Preparing for a Home Inspection
One of the more nerve-wracking parts of selling your house is the home inspection that comes after you accept an offer. This is when you and your buyer learn about all the things in your home that are broken, on the verge of breaking, not up to code and potentially dangerous. A home inspection with lots of red flags for your buyers can mean that they ask you to spend a lot of money to fix things or that the sale falls through entirely. However, you can do some things to help the inspection go as smoothly as possible.
Your home inspection checklist
- Clean your house. Have you noticed how important a clean house is to every part of the home-selling process? It’s important for the inspection, too. Even if you’ve started packing, do your best to tidy so the inspector can move easily through your home.
- Make sure the inspector has easy access to the furnace, water heater and the electrical panel. If you have central air conditioning, make sure the area around the compressor outside the house is clear.
- Clear the attic access, especially if it’s in a closet.

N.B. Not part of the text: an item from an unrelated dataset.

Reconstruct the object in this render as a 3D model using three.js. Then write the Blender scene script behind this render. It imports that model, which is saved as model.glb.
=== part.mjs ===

- Clear away brush and debris from all exterior checkpoints. Shovel walkways and paths to the yard during winter.
- Check that all the interior and exterior light bulbs, light switches and light fixtures work.

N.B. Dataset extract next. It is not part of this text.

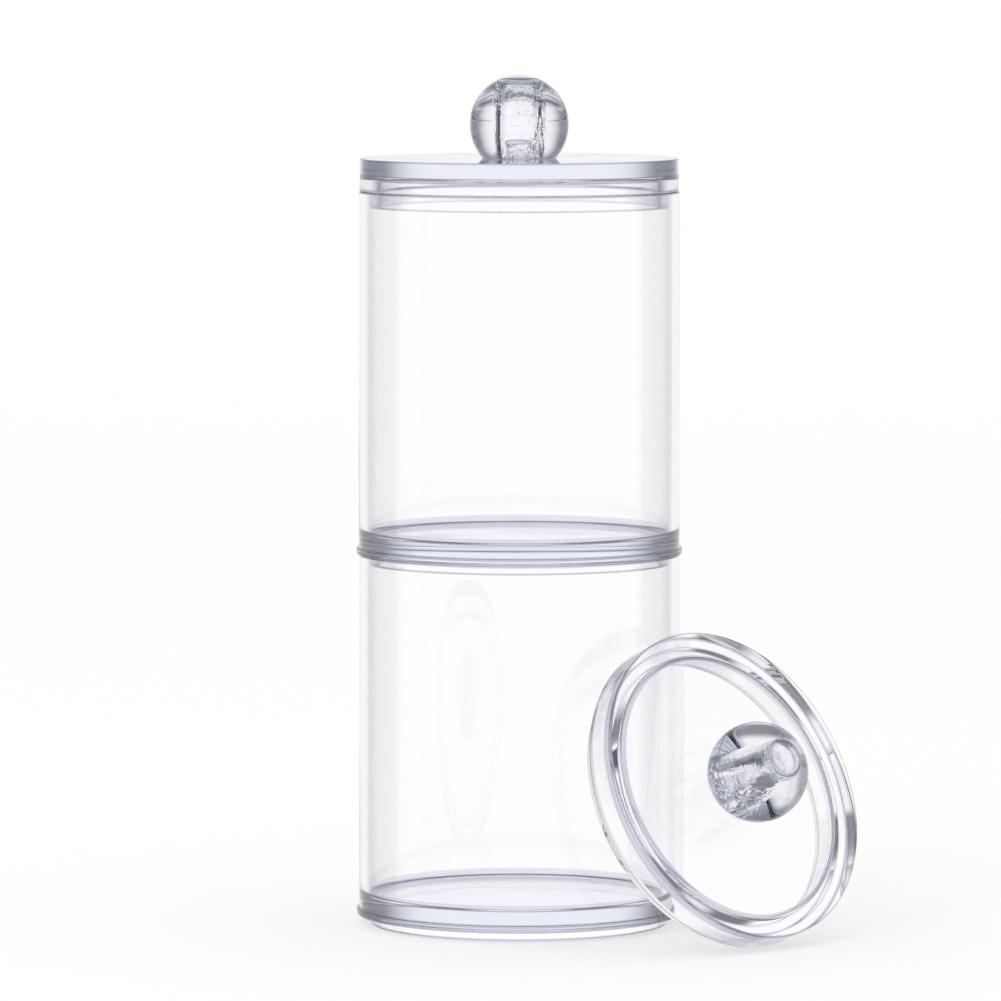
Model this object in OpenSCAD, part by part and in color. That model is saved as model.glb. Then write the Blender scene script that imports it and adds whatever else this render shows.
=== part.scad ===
// Round clear storage box: equal tiers that stack foot in mouth, each with a lid that carries a ball knob.
// Origin: on the stack's axis, at the underside of the lowest foot. +Z is up.

/* [Box] */
// Outer diameter of the wall
box_d = 72; // [60:0.5:90]
// Height from the underside of the base ring to the mouth
box_h = 81.2; // [60:0.4:120]
// Thickness of the wall
wall_t = 2.2; // [1.6:0.1:2.6]
// Thickness of the solid floor
floor_t = 4; // [2:0.1:5]
// Height of the floor's underside above the underside of the base ring
floor_lift = 0.4; // [0.3:0.1:2]
// Radius of the fillet where the floor meets the wall inside
floor_fillet = 1.4; // [0.5:0.1:3]

/* [Base ring and foot] */
// Height of the base ring
ring_h = 1.6; // [1.2:0.1:3]
// How far the base ring stands out from the wall
ring_out = 0.55; // [0.3:0.05:1]
// Height of the foot that stacks into the mouth below it
foot_h = 2.1; // [1.2:0.1:4]
// Thickness of the foot around the hollow under the floor
foot_wall = 2; // [1.4:0.1:3]
// Radius of the fillet at the top of that hollow
hollow_fillet = 0.8; // [0.3:0.1:1.5]

/* [Lid] */
// How far the lid's edge is set in from the wall
lid_inset = 0.3; // [0.1:0.05:1]
// Height of the lid's edge above the mouth
lid_edge_h = 7.4; // [6:0.1:11]
// Thickness of the lid's solid top
lid_top_t = 3.6; // [2:0.1:5]
// Length of the plug that drops into the mouth
plug_len = 3.5; // [2:0.1:8]
// Thickness of the plug's wall
plug_wall = 2.3; // [1.5:0.1:3]
// Radius of the fillet under the lid's top
lid_fillet = 1.2; // [0.4:0.1:2]

/* [Ball knob] */
// Diameter of the ball
ball_d = 22.2; // [18:0.2:30]
// Height of the ball's centre above its flat seat
ball_lift = 7.5; // [6:0.1:8.2]
// Diameter of the blind bore in the ball
bore_d = 8.2; // [7:0.1:9]
// Thickness of the ball over the bore's end
cap_t = 2.6; // [2:0.1:8]
// Height of the peg on the lid that the ball is fixed to
peg_h = 5.1; // [2:0.1:8]
// Diameter of the peg where it leaves the lid
peg_root_d = 4.6; // [4:0.1:6.2]
// Diameter of the peg at its head
peg_head_d = 6.4; // [5:0.1:6.8]

/* [Fits] */
// Gap all round between a foot and the mouth that it stacks into
foot_gap = 0.3; // [0.2:0.05:0.6]
// Gap all round between a lid's plug and the mouth
plug_gap = 0.35; // [0.25:0.05:0.8]
// Gap between the leaning lid and the wall that it leans on
lean_gap = 0.05; // [0.02:0.01:0.3]
// Size of the broken edges
edge_break = 0.25; // [0.1:0.05:0.4]

/* [Leaning lid] */
// Angle by which the lid's knob points up from level
lean_up = 25; // [10:1:45]
// Heading of the knob, turned from +X towards the front
lean_heading = 46; // [20:1:70]
// Bearing of the lid from the stack's axis, turned from +X towards the front
lean_bearing = 38; // [25:0.5:60]

/* [Hidden] */
$fn = 96;
clear_plastic = [0.86, 0.88, 0.95, 0.45];
clear_knob = [0.70, 0.73, 0.82, 0.6];
over = 1;

wall_r = box_d / 2;
mouth_r = wall_r - wall_t;
ring_r = wall_r + ring_out;
foot_r = mouth_r - foot_gap;
hollow_r = foot_r - foot_wall;
mouth_z = foot_h + box_h;
floor_under = foot_h + floor_lift;
floor_top = floor_under + floor_t;

lid_r = wall_r - lid_inset;
plug_r = mouth_r - plug_gap;
lid_hollow_r = plug_r - plug_wall;
lid_h = lid_edge_h + plug_len;
ball_r = ball_d / 2;
peg_root_r = peg_root_d / 2;
peg_head_r = peg_head_d / 2;
bore_end = ball_lift + ball_r - cap_t;

upper_z = box_h;
lid_face_z = upper_z + mouth_z + lid_edge_h;

// The leaning lid stands on the lower edge of its side or of its plug, whichever reaches lower.
lean_face_z = max(lid_r * cos(lean_up) + lid_edge_h * sin(lean_up),
                  plug_r * cos(lean_up) + lid_h * sin(lean_up));
knob_way = [cos(lean_up) * cos(lean_heading), -cos(lean_up) * sin(lean_heading), sin(lean_up)];
level_way = [sin(lean_heading), cos(lean_heading), 0];
rise_way = [-sin(lean_up) * cos(lean_heading), sin(lean_up) * sin(lean_heading), cos(lean_up)];
bearing_way = [cos(lean_bearing), -sin(lean_bearing)];

// A point at angle a on the lid's circle of radius r, at depth d under its top, as the lid leans.
function lean_point(r, d, a) = r * (cos(a) * rise_way + sin(a) * level_way) - d * knob_way;
// How far out along the bearing such a point has to go to be clear of the wall, or 0 if it never meets it.
function lean_reach(p, clear_r) =
    let (along = p.x * bearing_way.x + p.y * bearing_way.y,
         inside = along * along - p.x * p.x - p.y * p.y + clear_r * clear_r)
    inside < 0 ? 0 : sqrt(inside) - along;
function lean_circle(r, d) = max([for (a = [0:1:359]) lean_reach(lean_point(r, d, a), wall_r + lean_gap)]);
lean_out = max(lean_circle(lid_r, lid_edge_h), lean_circle(plug_r, lid_h), lean_circle(lid_r, 0));

// A square from the axis to radius r, between two heights, with its far corner rounded at height z_round.
module rounded_hollow(r, z_round, z_open, fillet) {
    way = sign(z_open - z_round);
    corner_z = z_round + way * fillet;
    translate([0, min(corner_z, z_open)]) square([r, abs(z_open - corner_z)]);
    translate([0, min(z_round, corner_z)]) square([r - fillet, fillet]);
    translate([r - fillet, corner_z]) circle(fillet);
}

module box_section() {
    e = edge_break;
    difference() {
        polygon([
            [0, 0], [foot_r - e, 0], [foot_r, e], [foot_r, foot_h],
            [ring_r - e, foot_h], [ring_r, foot_h + e],
            [ring_r, foot_h + ring_h - e], [ring_r - e, foot_h + ring_h], [wall_r, foot_h + ring_h],
            [wall_r, mouth_z - e], [wall_r - e, mouth_z],
            [mouth_r + e, mouth_z], [mouth_r, mouth_z - e], [0, mouth_z - e]
        ]);
        rounded_hollow(mouth_r, floor_top, mouth_z + over, floor_fillet);
        rounded_hollow(hollow_r, floor_under, -over, hollow_fillet);
    }
}

// One moulded tier: wall, floor, base ring and stacking foot.
module storage_box() {
    rotate_extrude() box_section();
}

module lid_section() {
    e = edge_break;
    difference() {
        polygon([
            [0, peg_h], [peg_head_r - e, peg_h], [peg_head_r, peg_h - e], [peg_root_r, 0],
            [lid_r - e, 0], [lid_r, -e],
            [lid_r, -lid_edge_h + e], [lid_r - e, -lid_edge_h], [plug_r, -lid_edge_h],
            [plug_r, -lid_h + e], [plug_r - e, -lid_h], [0, -lid_h]
        ]);
        rounded_hollow(lid_hollow_r, -lid_top_t, -lid_h - over, lid_fillet);
    }
}

// One moulded lid, with its top at z = 0, its plug below and its peg above.
module lid() {
    rotate_extrude() lid_section();
}

module knob_section() {
    e = edge_break;
    difference() {
        intersection() {
            translate([0, ball_lift]) circle(ball_r);
            square([ball_r, ball_lift + ball_r]);
        }
        translate([0, -over]) square([bore_d / 2, bore_end - e + over]);
        translate([0, bore_end - 2 * e]) square([bore_d / 2 - e, 2 * e]);
    }
}

// The ball, with its flat seat at z = 0.
module knob() {
    rotate_extrude() knob_section();
}

module on_stack() {
    translate([0, 0, lid_face_z]) children();
}

module leaning() {
    translate([lean_out * bearing_way.x, lean_out * bearing_way.y, lean_face_z])
        rotate([0, 90 - lean_up, -lean_heading])
            children();
}

module lower_box() {
    color(clear_plastic) storage_box();
}

module upper_box() {
    color(clear_plastic) translate([0, 0, upper_z]) storage_box();
}

module upper_lid() {
    color(clear_plastic) on_stack() lid();
}

module upper_knob() {
    color(clear_knob) on_stack() knob();
}

module loose_lid() {
    color(clear_plastic) leaning() lid();
}

module loose_knob() {
    color(clear_knob) leaning() knob();
}

lower_box();
upper_box();
upper_lid();
upper_knob();
loose_lid();
loose_knob();
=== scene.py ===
"""Round storage box: two clear stacking tiers with ball-knob lids, one lid on and one leaning beside."""

import math

import bpy
import numpy as np
from bpy.props import FloatProperty, FloatVectorProperty, PointerProperty
from bpy.types import NodeSocket, Operator, Panel, PropertyGroup
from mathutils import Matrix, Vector


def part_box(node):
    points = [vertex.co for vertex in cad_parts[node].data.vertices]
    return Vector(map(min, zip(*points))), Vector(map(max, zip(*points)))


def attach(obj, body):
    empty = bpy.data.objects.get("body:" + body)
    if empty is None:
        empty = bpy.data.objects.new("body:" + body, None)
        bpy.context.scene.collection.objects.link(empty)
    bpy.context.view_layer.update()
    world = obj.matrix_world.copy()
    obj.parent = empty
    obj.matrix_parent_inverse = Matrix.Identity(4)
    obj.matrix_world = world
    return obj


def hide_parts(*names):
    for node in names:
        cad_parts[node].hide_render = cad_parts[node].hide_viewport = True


bl_info = {
    "name": "Round storage box",
    "version": (1, 0, 0),
    "blender": (4, 5, 0),
    "location": "View3D > Sidebar > Storage Box",
    "description": "Dresses a clear stacking box, its lids and its ball knobs around their solid model",
    "category": "Object",
}

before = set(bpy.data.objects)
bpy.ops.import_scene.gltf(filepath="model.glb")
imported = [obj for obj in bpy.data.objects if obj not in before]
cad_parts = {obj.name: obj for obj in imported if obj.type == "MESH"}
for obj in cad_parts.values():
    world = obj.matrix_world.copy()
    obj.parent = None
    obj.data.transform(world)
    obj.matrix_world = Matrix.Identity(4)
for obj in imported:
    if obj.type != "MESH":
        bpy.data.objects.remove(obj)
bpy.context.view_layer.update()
LOWER_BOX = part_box("lower_box")
UPPER_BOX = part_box("upper_box")
UPPER_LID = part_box("upper_lid")
UPPER_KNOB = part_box("upper_knob")
LOOSE_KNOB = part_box("loose_knob")

PLACE = "place_in_mould"
IN_BORE = "in_bore"
ON_EDGE = "on_edge"

# Steps round a full turn, along a rounded corner, along a ball's outline and across its parting line, and how
# many half widths of that line they reach to either side.
TURN_STEPS = 288
CORNER_STEPS = 7
BALL_STEPS = 90
SEAM_STEPS = 25
SEAM_WIDTHS = 3
# The floor's steps round, its rings and the radius of the first one.
FLOOR_TURN_STEPS = 96
FLOOR_RINGS = 24
FLOOR_CENTRE_R = 0.05

# Air left between pieces that touch.
AIR_GAP = 0.00003
# How far the edge mark, along which shade is painted, fades out beside an edge, the parts of a short side of
# which the fade takes one, the share of the mark that a plug's edges keep, and the power that shapes the
# fade.
EDGE_REACH = 0.00025
SHORT_SIDE_PARTS = 3
PLUG_MARK = 0.3
RIM_POWER = 0.7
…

- Ensure all windows can be opened and closed easily. Replace any missing or damaged window screens.
- Check the plumbing for leaks — run water through all the faucets, flush all the toilets.
- Be sure all the appliances work properly — the inspector will test your dishwasher, washer and dryer, so make sure those are empty.
- Make sure all the utilities will be on at the time of the inspection.
- Take a look at your smoke and carbon dioxide detectors. Be sure they work and check to make sure you have them in the right locations.
- Be sure the inspector has keys to any outbuildings or gates on your property. The inspection includes all sheds, garages and barns.
- Collect all paperwork related to repairs and improvements. You want to have answers if anyone has questions about past maintenance.
- Make sure you restrain your pets or remove them from your home during the inspection.
Hopefully, your Realtor worked with you before you listed your home to make sure you fixed any major problem areas or disclosed them in the home listing. However, if you find something amiss, such as a broken window or faulty light switch, take the time to repair it before the inspection. You probably won’t be able to fix everything — the list of items inspectors check is long and exhaustive, and different inspectors will be concerned about different things — but the more you can do ahead of time to assure the buyers that your home is sound, the better.
When the time comes for the inspection, clear out. Go out to eat, catch a movie, go shopping — your buyer is going to be nervous enough without you and your anxiety there. Also remember that the home inspection is not personal. Having a door that doesn’t close properly does not make you a bad person. So keep your ego in check and treat the home inspection like the business transaction it is.